Suppose we weren't a poetry group. Suppose we were a music group instead. We might get Jungle House DJs, players of authentic instruments, people from oil-drum groups, buskers, opera singers and brass band fans. They might not have much in common. They might not even consider each other's work music.
Poetry has as much variety, and poets may have as little in common. What makes poetry more confusing is that it's easy for poets to mix and sample styles. You might not even notice when they're doing the verbal equivalent of combining synths, ukeleles and oboes. So don't worry if you can make no sense of someone else's work. When I'm in that situation I often find that by the end of the discussion I know a lot more than I did at the start. So hang on in there!
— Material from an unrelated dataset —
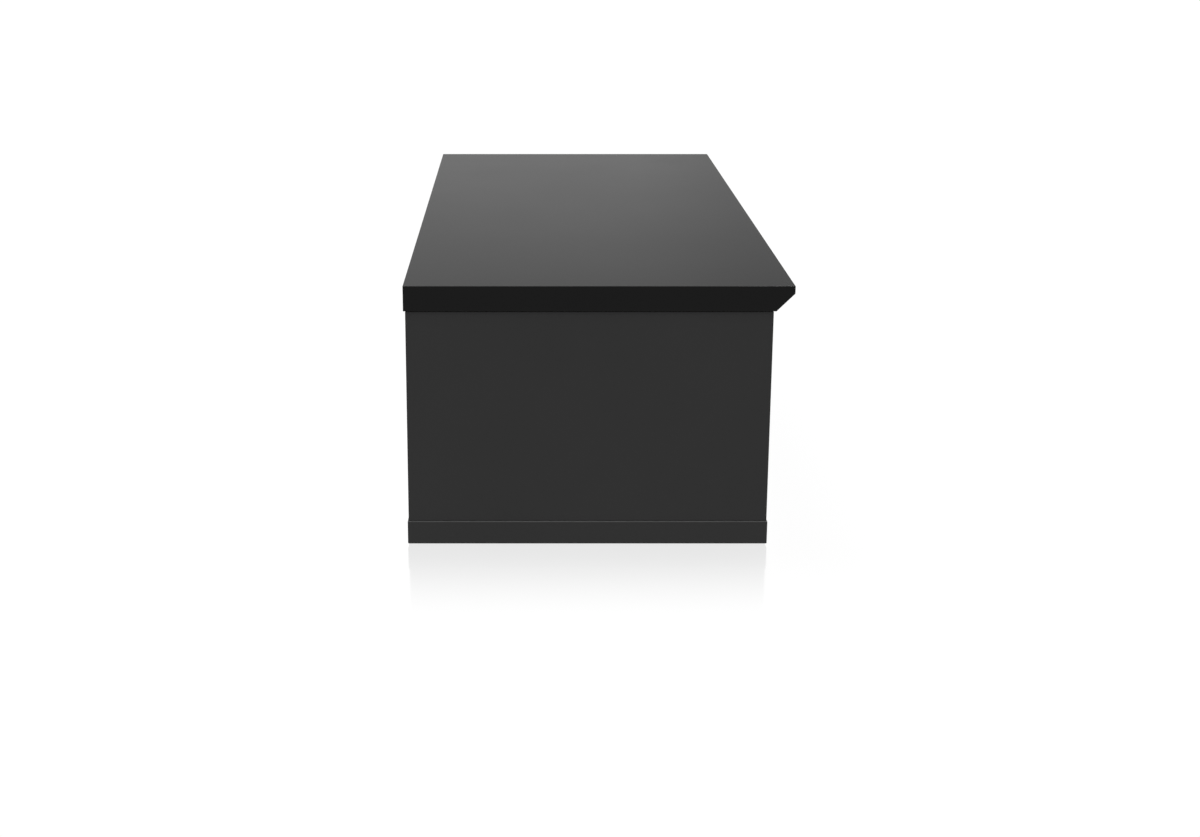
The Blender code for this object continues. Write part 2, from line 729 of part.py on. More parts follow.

It works both ways - you may need to develop a thick skin when people comment on your work. Don't be surprised if when you pour your heart into a poem, people comment mostly about the spelling and line-breaks. Just try to extract whatever you find useful from the comments and ignore the rest. If you're writing for a particular audience (kids say) it might be worth telling the group first, but we don't want a poet to preface their poem with an explanation of what the poem's REALLY about. The poem itself should do that, and our format is designed accordingly.
The group discussion may come as a culture shock. A lot of what goes on in the poetry world never reaches the mass media. The members of the group might not be able to claim many Eng-Lit degrees, and they have many blind-spots, but several of them have lurked for years in the hidden underworld of magazines, networks, and small presses where poetry changes fast. We may mention magazines and poets you've never heard of. Don't worry - hardly anyone else has heard of them either.
So whether you're a head-banger or a serialist you should come away with something of use. And don't forget that other poetry groups exist - ask if you want to know more!